Créée dans un état de complète vacuité de l’esprit, dans un souffle, comme un éclair, cette calligraphie – ou Shodo – naît du calme le plus profond. Elle a la force d’une révélation, d’un jaillissement : Hiroshi Mehata plonge à l’intérieur du cœur humain et rend visible dans son oeuvre ce qui est là, caché et enfoui.
Le mouvement en forme de dragon traduit le flux d’énergie – que les anciens sentaient et appelaient « dragon ». Mehata saisit ce même mouvement d’un geste sans contrôle et révèle ainsi la force explosive du moment présent . « En fait, je crée à partir d’un état d’esprit vierge, ce qui accroît la réceptivité de tous les sens. Cela semble une expérience agressive et violente mais c’est au contraire un état mental de très grand calme », explique Mehata.
« Noum » (能夢) est le concept central de son œuvre. Le mot signifie « le bruit d’un épais brouillard » et il symbolise le Chaos que crée notre mémoire et qui provoque des malentendus et de fausses interprétations.
Le « Shadow Noum » – le Shodo – est la traduction de ce que nous avons dans notre cœur, ce qui est invisible mais sur lequel repose chacune des interprétations que nous faisons de la réalité.
Certains l’appellent Kegare※, il est aussi connu sous le nom de « Kami » et de « Kotodama » , qui signifie « pas clair » – une âme impure, des pensées négatives. Pour les Japonais, il est considéré comme la cause de phénomènes naturels, du malheur ou de la mort. Mais en même temps, il peut désigner un état pur, des pensées positives, voire le sens même de l’Univers. Noum évoque soit le propre, le saint, le sacré, soit l’impur, la rancoeur, la méchanceté – Aura ou Esprit, Dieu ou Kegare. L’essence de son énergie est identique, tout comme les deux faces d’une même médaille. Mehata ajoute : « Il n’existe pas d’absolument pur ni d’absolument impur dans le monde. Tout est lié à un certain état d’esprit ». C’est exactement le mouvement de notre esprit, la « coloration » dont nous teintons tout ce que nous voyons : une image de l’état de notre mental.

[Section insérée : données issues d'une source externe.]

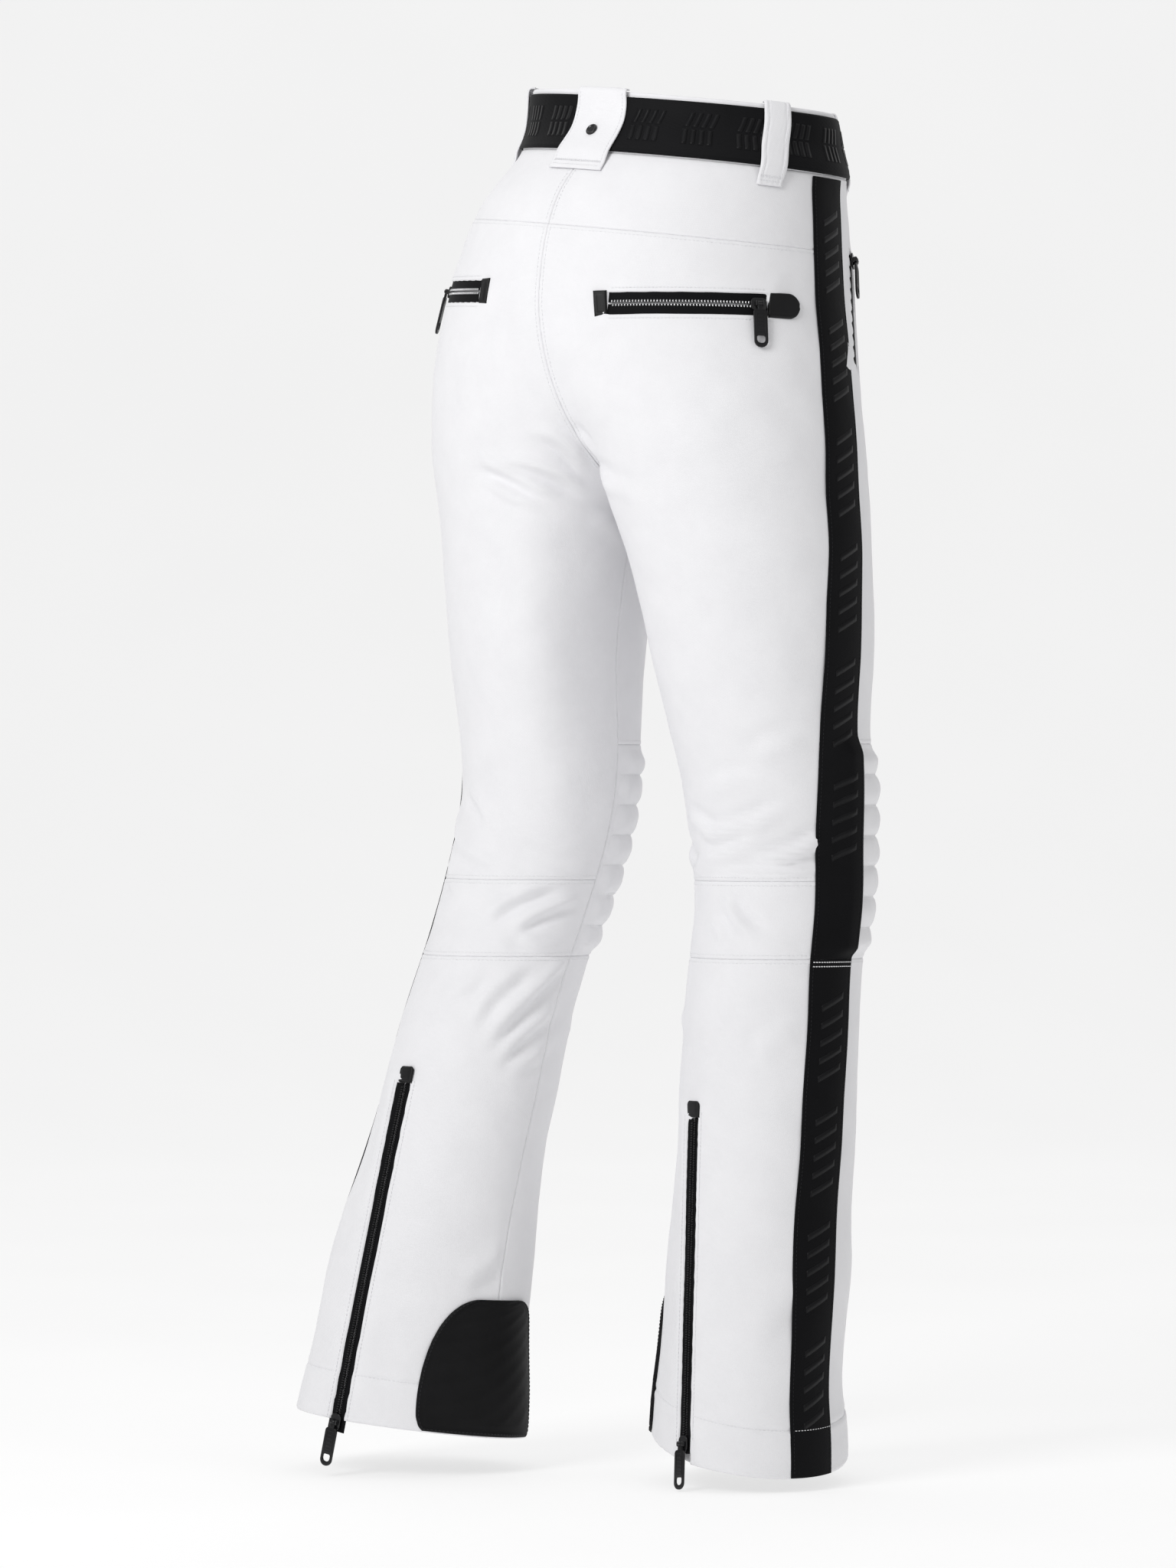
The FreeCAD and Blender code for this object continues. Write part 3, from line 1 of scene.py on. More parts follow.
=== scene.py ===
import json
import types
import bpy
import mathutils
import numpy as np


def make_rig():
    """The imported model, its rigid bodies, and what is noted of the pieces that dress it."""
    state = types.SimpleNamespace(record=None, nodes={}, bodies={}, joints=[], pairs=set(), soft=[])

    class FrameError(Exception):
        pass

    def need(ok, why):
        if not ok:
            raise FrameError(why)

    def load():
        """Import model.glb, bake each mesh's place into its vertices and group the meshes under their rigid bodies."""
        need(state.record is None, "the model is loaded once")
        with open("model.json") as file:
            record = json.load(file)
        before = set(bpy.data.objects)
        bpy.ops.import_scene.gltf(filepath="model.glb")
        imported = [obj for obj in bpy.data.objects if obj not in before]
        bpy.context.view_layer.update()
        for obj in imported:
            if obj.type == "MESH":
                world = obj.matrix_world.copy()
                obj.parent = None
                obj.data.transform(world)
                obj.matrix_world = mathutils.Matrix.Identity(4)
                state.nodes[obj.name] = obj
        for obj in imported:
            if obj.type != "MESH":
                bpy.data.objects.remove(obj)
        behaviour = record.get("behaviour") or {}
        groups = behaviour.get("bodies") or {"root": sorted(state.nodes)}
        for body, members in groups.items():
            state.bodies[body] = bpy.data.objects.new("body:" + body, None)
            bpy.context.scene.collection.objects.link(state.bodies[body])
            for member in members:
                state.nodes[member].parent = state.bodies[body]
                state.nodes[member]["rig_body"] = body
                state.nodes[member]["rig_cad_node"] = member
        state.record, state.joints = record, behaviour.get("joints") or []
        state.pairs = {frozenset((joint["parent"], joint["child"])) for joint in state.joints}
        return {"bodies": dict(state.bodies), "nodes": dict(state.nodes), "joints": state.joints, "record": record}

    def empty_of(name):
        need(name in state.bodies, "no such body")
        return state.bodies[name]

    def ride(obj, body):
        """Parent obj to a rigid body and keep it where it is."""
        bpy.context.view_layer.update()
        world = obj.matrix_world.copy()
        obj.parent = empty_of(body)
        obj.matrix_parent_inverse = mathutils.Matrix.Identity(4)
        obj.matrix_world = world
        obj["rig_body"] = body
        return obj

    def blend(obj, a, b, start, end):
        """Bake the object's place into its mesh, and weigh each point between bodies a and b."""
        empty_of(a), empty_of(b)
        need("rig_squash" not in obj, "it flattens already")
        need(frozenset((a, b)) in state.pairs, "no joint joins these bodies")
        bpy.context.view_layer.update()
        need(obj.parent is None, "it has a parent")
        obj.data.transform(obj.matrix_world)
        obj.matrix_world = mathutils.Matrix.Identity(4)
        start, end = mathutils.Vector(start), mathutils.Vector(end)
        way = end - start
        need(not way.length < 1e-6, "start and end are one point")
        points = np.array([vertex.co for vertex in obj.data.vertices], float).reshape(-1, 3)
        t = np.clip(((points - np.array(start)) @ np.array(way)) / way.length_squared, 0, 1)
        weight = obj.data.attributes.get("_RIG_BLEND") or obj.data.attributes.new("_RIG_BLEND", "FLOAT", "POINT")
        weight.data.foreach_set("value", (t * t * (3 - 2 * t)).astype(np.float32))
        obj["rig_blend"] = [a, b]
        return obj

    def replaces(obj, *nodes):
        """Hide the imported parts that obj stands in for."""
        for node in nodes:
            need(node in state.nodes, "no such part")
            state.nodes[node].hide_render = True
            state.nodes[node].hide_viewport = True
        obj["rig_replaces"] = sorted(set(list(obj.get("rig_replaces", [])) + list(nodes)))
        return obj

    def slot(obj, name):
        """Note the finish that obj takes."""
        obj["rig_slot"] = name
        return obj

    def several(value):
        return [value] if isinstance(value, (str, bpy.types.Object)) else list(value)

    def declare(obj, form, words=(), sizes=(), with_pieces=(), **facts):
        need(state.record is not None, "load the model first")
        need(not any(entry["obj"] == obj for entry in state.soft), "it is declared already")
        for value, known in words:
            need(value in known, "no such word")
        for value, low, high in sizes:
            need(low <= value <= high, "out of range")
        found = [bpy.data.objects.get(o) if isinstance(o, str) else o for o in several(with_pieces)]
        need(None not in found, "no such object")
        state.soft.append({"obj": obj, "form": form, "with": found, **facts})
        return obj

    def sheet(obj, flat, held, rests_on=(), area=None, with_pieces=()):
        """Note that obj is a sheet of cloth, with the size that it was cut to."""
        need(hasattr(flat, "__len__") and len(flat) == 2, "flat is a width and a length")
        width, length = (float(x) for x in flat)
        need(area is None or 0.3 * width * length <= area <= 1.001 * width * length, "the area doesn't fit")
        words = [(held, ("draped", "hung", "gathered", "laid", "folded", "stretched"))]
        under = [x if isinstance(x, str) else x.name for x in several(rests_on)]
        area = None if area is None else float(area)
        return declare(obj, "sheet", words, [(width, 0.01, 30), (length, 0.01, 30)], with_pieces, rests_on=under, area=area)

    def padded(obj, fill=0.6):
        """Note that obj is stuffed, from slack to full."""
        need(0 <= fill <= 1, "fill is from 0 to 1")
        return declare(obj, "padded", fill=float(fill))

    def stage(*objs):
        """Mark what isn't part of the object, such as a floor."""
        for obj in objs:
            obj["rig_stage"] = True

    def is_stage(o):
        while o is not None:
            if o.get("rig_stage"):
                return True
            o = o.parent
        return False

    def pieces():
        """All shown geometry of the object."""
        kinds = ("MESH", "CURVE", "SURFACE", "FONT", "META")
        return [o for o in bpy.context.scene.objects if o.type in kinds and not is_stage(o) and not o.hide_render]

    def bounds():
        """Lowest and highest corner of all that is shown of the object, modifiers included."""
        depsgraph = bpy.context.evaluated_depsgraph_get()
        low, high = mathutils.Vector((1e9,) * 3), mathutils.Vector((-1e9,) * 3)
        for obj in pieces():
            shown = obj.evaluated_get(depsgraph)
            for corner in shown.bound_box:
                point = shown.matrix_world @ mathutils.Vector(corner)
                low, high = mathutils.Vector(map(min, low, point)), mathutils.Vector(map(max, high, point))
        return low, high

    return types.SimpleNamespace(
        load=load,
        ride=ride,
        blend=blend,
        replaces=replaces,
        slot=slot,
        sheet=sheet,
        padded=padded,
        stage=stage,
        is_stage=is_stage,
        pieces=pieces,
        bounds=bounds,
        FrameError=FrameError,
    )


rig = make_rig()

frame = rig.load()        # bodies, nodes, joints, record
CAD_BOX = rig.bounds()
import bpy, math, json
import numpy as np

NODES = frame["nodes"]
PI = math.pi

# ------------------------------------------------------------------ the garment's outer shape (mm, depth q below the waist)
PHI = math.radians(40.0)
RX, RY = -math.cos(PHI), -math.sin(PHI)
BX, BY = -math.sin(PHI), math.cos(PHI)


class Spline:
    def __init__(self, xs, ys):
        xs, ys = np.array(xs, float), np.array(ys, float)
        n = len(xs)
        h = np.diff(xs)
        al = np.zeros(n)
        for i in range(1, n - 1):
            al[i] = 3 * ((ys[i + 1] - ys[i]) / h[i] - (ys[i] - ys[i - 1]) / h[i - 1])
        l, mu, zz = np.ones(n), np.zeros(n), np.zeros(n)
        for i in range(1, n - 1):
            l[i] = 2 * (xs[i + 1] - xs[i - 1]) - h[i - 1] * mu[i - 1]
            mu[i] = h[i] / l[i]
            zz[i] = (al[i] - h[i - 1] * zz[i - 1]) / l[i]
        c, b, d = np.zeros(n), np.zeros(n), np.zeros(n)
        for j in range(n - 2, -1, -1):
            c[j] = zz[j] - mu[j] * c[j + 1]
            b[j] = (ys[j + 1] - ys[j]) / h[j] - h[j] * (c[j + 1] + 2 * c[j]) / 3
            d[j] = (c[j + 1] - c[j]) / (3 * h[j])
        self.x, self.y, self.b, self.c, self.d = xs, ys, b, c, d
        t = xs[-1] - xs[-2]
        self.end = b[-2] + 2 * c[-2] * t + 3 * d[-2] * t * t

    def __call__(self, x):
        x = np.asarray(x, float)
        i = np.clip(np.searchsorted(self.x, x, "right") - 1, 0, len(self.x) - 2)
        t = x - self.x[i]
        v = self.y[i] + t * (self.b[i] + t * (self.c[i] + t * self.d[i]))
        v = np.where(x < self.x[0], self.y[0] + self.b[0] * (x - self.x[0]), v)
        return np.where(x > self.x[-1], self.y[-1] + self.end * (x - self.x[-1]), v)


def half_depth(E, C):
    lo, hi = 20.0, 200.0
    for _ in range(40):
        F = (lo + hi) / 2
        hh = ((E - F) / (E + F)) ** 2
        if math.pi * (E + F) * (1 + 3 * hh / (10 + math.sqrt(4 - 3 * hh))) < C:
            lo = F
        else:
            hi = F
    return F


PEL = [(0, 0.5, 110.5, .72, 0.0), (14, 0.2, 111.5, .72, 0.0), (30, -1.0, 115.5, .74, 1.0), (45, -4.0, 121.5, .78, 3.0),
       (61, -8.5, 129.5, .80, 5.0), (72, -12.5, 133.5, .81, 7.0), (95, -17.5, 140.0, .82, 10.0), (118, -21.3, 144.8, .81, 12.0),
       (141, -24.3, 148.6, .79, 13.0), (164, -26.2, 152.0, .77, 14.0), (187, -26.8, 153.8, .76, 14.0), (210, -26.5, 154.8, .76, 14.0),
       (233, -25.5, 155.0, .76, 13.0), (256, -24.0, 155.6, .76, 12.0), (280, -22.5, 157.0, .76, 11.0), (330, -20, 157, .76, 10.0)]
RL = [(180, 28, 84, 106, 620), (230, 30.5, 82, 101.5, 610), (265, 34.5, 79, 98.5, 602), (302.6, 39.8, 74, 96.2, 588),
      (340.3, 47.6, 70, 91.0, 570), (371, 52.5, 66, 86.9, 552), (418.6, 58.4, 60, 81.3, 528), (464, 63.5, 57, 74.2, 490),
      (509, 70.4, 53, 70.0, 450), (555, 74.0, 50, 66.6, 420), (600, 74.6, 50, 63.9, 404), (645, 69.2, 55, 62.7, 398),
      (690, 66.0, 59, 64.0, 402), (736, 63.3, 64, 64.3, 408), (781, 61.8, 68, 63.9, 416), (826, 58.3, 72, 65.6, 428),
      (870, 55.6, 77, 66.9, 440), (915, 51.8, 81, 66.0, 454), (960, 48.5, 86, 68.2, 466), (982, 48.6, 88, 70.0, 472),
      (1030, 48, 90, 71, 480)]
LL = [(180, -98, -10, 98, 620), (230, -95.5, -16, 93.5, 610), (265, -95.5, -20, 90.5, 602), (302.6, -96.5, -23, 85.0, 588),
      (340.3, -98.0, -24, 80.2, 570), (371, -99, -24, 76.8, 552), (416.8, -100.0, -24, 72.0, 528), (463, -98.5, -31, 68.3, 490),
      (509, -98.6, -33, 65.0, 450), (556, -105.8, -31, 64.2, 420), (602, -118.8, -25, 62.6, 404), (648, -134.2, -15, 61.6, 398),
      (694, -148.0, -7, 63.1, 402), (739, -158.0, -2, 63.9, 408), (785, -169.4, 4, 66.1, 416), (831, -180.2, 9, 71.1, 428),
      (876, -188.4, 13, 75.4, 440), (922, -194.6, 14, 78.2, 454), (968, -200.4, 15, 84.3, 470), (1010, -205, 16, 87, 480)]
_p = [Spline([r[0] for r in PEL], [r[k] for r in PEL]) for k in (1, 2, 3, 4)]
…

« La poursuite et l’expression de l’essence des malentendus vécus par les gens constitue le principal intérêt autour duquel tourne ma création », déclare Hiroshi.« Pour moi, l’essence du malentendu est une image (la fausse impression, personnelle et générale, que les gens ont sur ce qui les entoure) qui est attachée à tout ». La réalité n’est pas perçue telle qu’elle est, mais vue à travers cette « coloration » créée par une connaissance accumulée et stockée dans notre esprit et dans notre mémoire. A grande vitesse, ces informations en chaînes se combinent de façon infinie et forment des images : images de soi, images de la réalité, images de tout ce qui nous entoure. « Noum » est ce qui symbolise le bruit chaotique né de la chaîne de ces images qui se répandent comme du brouillard. Des modèles culturels et des croyances de toutes sortes ont été stockés dans la mémoire des gens depuis longtemps, de sorte que ces informations sont pour la plupart inconscientes depuis l’origine. Hiroshi Mehata, à travers son art, rend visibles ces mécanismes dont Peter Ralson, maître en art martial et en développement intérieur, dirait qu’ils nous « tiennent éloignés de l’origine de notre être » (Le Livre du Non Savoir, The Book of Not Knowing, North Atlantic Book, Californie, 2010 , p.150).
En donnant la version visuelle de ce qui est en fait du bruit ou une altération de la réalité, l’artiste invite à jouer la musique de ce qui est à l’intérieur de cette zone de stockage inconscient. Mehata le présente ainsi : « Je souhaite que les gens interagissent avec ce qui est stocké dans leur propre esprit en communiquant avec leurs émotions intérieures par l’entremise de mes oeuvres ». « Noum » d’Hiroshi Mehata est la traduction visuelle de débris sonores, la facette visible d’un concept artistique plus large. L’artiste tente de libérer l’expérience synesthésique que chaque individu peut faire et de donner à cette musique intérieure une expression visible.
D’une certaine façon, ce Shodo est une musique rendue visuelle et un tableau de l’altération inévitable du réel que notre esprit crée.